Scott Hanselman made a good post about deploying your application directly from your Github repository to your Azure website. Still working on Azure to test out the possibilities there was no problem that every commit would be deployed. It would give me the advantage to direct test the changes I made on my development machine in a ‘live’ production environment (although it isn’t the real production environment).

Following the steps as described by Scott I ran into a problem. When trying to associate my Azure website with the correct Github repository I could only choose from the existing public repositories. As my personal projects aren’t all open source projects I had placed this specific project in a private repository.

Searching for a solution

Up to Google to search if anyone else had solved this problem, maybe a setting on Github, maybe a setting in Azure, … I didn’t found any solutions on the GIT Deployment to Windows Azure forum nor on the wiki pages of the Kudu project (Kudu is the engine behind git deployments in Azure Web Sites. It can also run outside of Azure. It can be found on Github). I decided to post a comment on Scotts blog post. Scott was so kind to forward my question to David Ebbo who is working on Kudu with David Fowler. Just one hour after I posted my comment David responded on my question of it is already possible to deploy from private repo’s:

Not yet, but we are going to support this in the next update. Exact date is TBD, but hopefully in the next month or so.

No solution yet but …

One step closer, but no solution yet. I have some workarounds:

  • Make my repository public on Github.
  • Use the publish profile to deploy directly from Visual Studio
  • Look into pushing to Azure from a build server (not discussed in this post)

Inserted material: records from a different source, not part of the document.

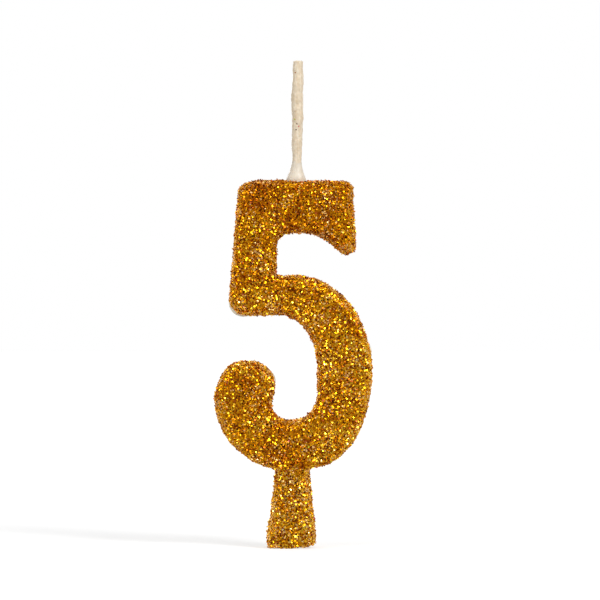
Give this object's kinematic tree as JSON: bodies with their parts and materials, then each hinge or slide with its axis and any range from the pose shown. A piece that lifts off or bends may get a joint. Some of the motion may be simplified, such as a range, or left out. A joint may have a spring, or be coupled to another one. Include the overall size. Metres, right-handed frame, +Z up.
{
  "type": "number birthday candle",
  "caption": "Glitter-coated wax numeral candle on a short flared stem that pushes into a cake, with a stiff waxed cotton wick.",
  "frame": {"origin": "on the flat of the sole, midway between the left and right sides of the stem's foot", "axes": "+Z up from the stem to the wick's tip, -Y out of the glittered face that reads as a 5, +X to that face's right"},
  "size_m": [0.0317, 0.0091, 0.0974],
  "materials": {
    "ivory_wax": "cast candle wax, slightly translucent, satin, scraped flat at the back",
    "gold_glitter": "dense metallised polyester glitter flakes in clear glue",
    "cotton_yarn": "twisted cotton soaked in wax",
    "wick_wax": "thin lumpy wax over cotton, matt",
    "collar_wax": "clean candle wax, satin",
    "loose_flake": "single metallised polyester flakes"
  },
  "bodies": {
    "root": {"wax_numeral": "ivory_wax", "glitter_coat": "gold_glitter", "wick_yarn_1": "cotton_yarn", "wick_yarn_2": "cotton_yarn", "wick_yarn_3": "cotton_yarn", "wick_wax_skin": "wick_wax", "wick_collar": "collar_wax", "stray_flakes": "loose_flake"}
  },
  "joints": []
}
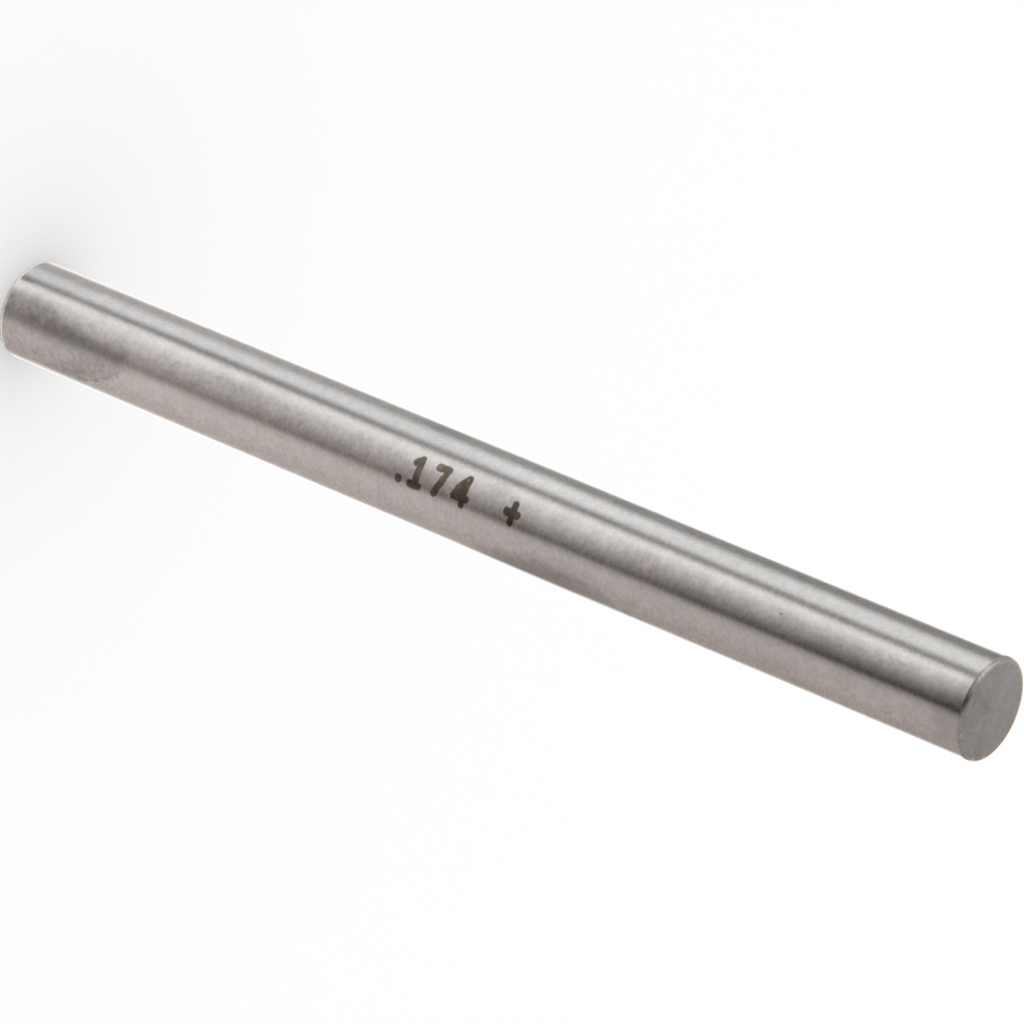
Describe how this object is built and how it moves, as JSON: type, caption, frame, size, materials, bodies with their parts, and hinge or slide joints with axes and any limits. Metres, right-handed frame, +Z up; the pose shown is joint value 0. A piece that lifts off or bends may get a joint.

What I wanted to emphasize is the quick and clear response from Microsoft when dealing with this kind of problems. I can remember the long and tedious protocol to file bugs and then hopefully someone would answer a month or so later. The Microsoft of today is changed. Quicker response, listening to their users (the developers) and an improved open source protocol! A big change that hopefully will extend to all divisions at Microsoft.

MSDN

For the people who have a MSDN subscription. There’s a basic start credit included in your MSDN subscription. If you want to start playing around in Windows Azure without waving a credit card from step 1.